Arşivlerdeki şu bilgi dikkat çekicidir, 2002-2008 yılları
arasında Almanya’nın Meksika’ya gizli silah satması ve geri kalan silahların
ise Meksika üzerinden İsrail’e ve diğer terör örgütlerine ulaştırılması
hakkında devletin gizli belgelerini yayımlamakla suçlanan beş gazeteciye 27
Nisan 2016’da ömür boyu hapis cezası verildi. Suçlananlardan aktivist Jürgen
Grasslin’in avukatı Holger Rotbouer basının önünde Almanya Heckler Kochun
şirketi’nin Meksika’ya yasa dışı silah satışını Almanya federal bakanlığı
yazışmalarına dayandırdıklarını belgeleri ile açıkladıktan sonra, ki Bu
belgelerin aslı daha sonra Netzwerk des Todes (ölüm şebekesi) adlı bir kitapta yayınlandı.
Sonuçta ömür boyu hapis cezası alan aktivist Jürgen Grasslin beraat etti.
Günümüzde dünya devletlerinin birçoğunun kendi strateji
politikaları çerçevesinde terör örgütlerine silah satışı ve yardımı
yaptığı, hatta kendi çıkar ve menfaati
için bazı konumları verdiği ve yaşamsal yardımlar yaptığı biliniyor. Almanya başbakan
yardımcısı Sosyal Demokrat Partisi (SDP) genel başkanı Sigmar Gabriel Bildam’ın
önceki Alman hükümetlerinin DAEŞ terör örgütü dahil Orta Doğu’daki diktatörlere
silah yardımı yaptığını açıklaması arşivlerde halen tazeliğini koruyor.
Daha küresel diğer bir açıklama; NATO’nun eski Avrupa
komutanı ABD’li General Wesley Clark’dan, ‘’müttefiklerimizin İŞİD, Taliban, El-kaide gibi terör örgütlerine silah
mühimmat vererek cesaretlendirmiştir.’’ Buyurun, nereden yakarsanız.
Yine Lübnan’daki muhalif hareket liderlerinden Hüseyn Ramahi
bir açıklamasında ABD uçaklarının DAEŞ’in işgal ettiği bölgelere silah ve
mühimmat attığını ve sonrasında yanlışlıkla yapıldığını söylediğini ancak
ABD’nin sahip olduğu üstün teknoloji ile bu tür hatalar yapmasının imkânsız olduğunu
söylemesi işin rengini daha net gösteriyor.

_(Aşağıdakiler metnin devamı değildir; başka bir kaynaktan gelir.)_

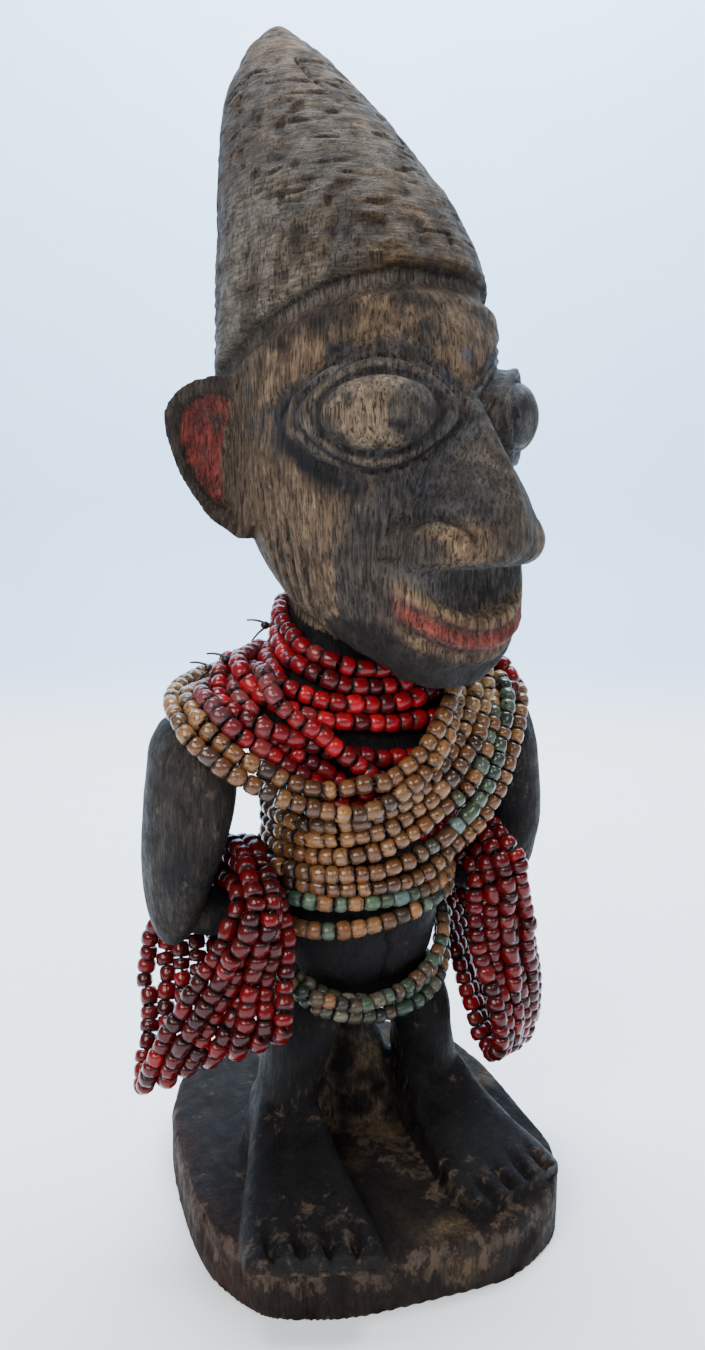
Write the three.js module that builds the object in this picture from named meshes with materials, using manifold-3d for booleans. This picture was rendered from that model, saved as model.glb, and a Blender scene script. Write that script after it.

Arşiv demişken; 1 Haziran 2015 tarihinde yine Londra’da bir
dava görülür. Davanın içeriği İsveçli Bherlin Gildo adlı şahsın Suriye’de
terörist faaliyet yürütmesi ve birkaç terör olayının ardından yakalanarak
yargılanması idi. Dava sonucunda mahkemenin
verdiği karar İsveçli terör zanlısı olan Bherlin Gildo’ya müebbet hapis cezası
oldu. Fakat bu kararın ardından zanlı kendisinde mevcut olan gizli belgeleri mahkeme
heyetine vermesi için izin istedi. Daha sonraki
duruşmada İsveçli terör suçlusunun mahkemeye sunduğu belgeler İngiliz gizli
servisi veya diğer adıyla MI6 ve CIA’nın birlikte DAEŞ-İŞİD örgütünün kurulmasını
tasdik eden belgelerdi.
Mahkeme, sunulan belgeleri gördükten sonra davanın gidişatı
birdenbire değişti. Gildo'nun belgeleri beklenmeden ani şekilde mahkemeye
sunması hem mahkemeyi, hem de Batı’yı
son derece rahatsız etti. Bunun üzerine
terör zanlısının davası kapatıldı ve dava düştü.
Evet, zaman zaman yaşadığımız terör ve terörizmin lokal
eylemlerinin bize yaşattığı acı ve kayıplarda dikkatlerimizin, ‘tetiği çeken
terörist’ten ziyade terör ve terörizmin ana kaynağı ve yaşamsal mekanizmaların
odağına çevrilmesi çözüm noktasında bizi sonuca daha da yakınlaştıracaktır.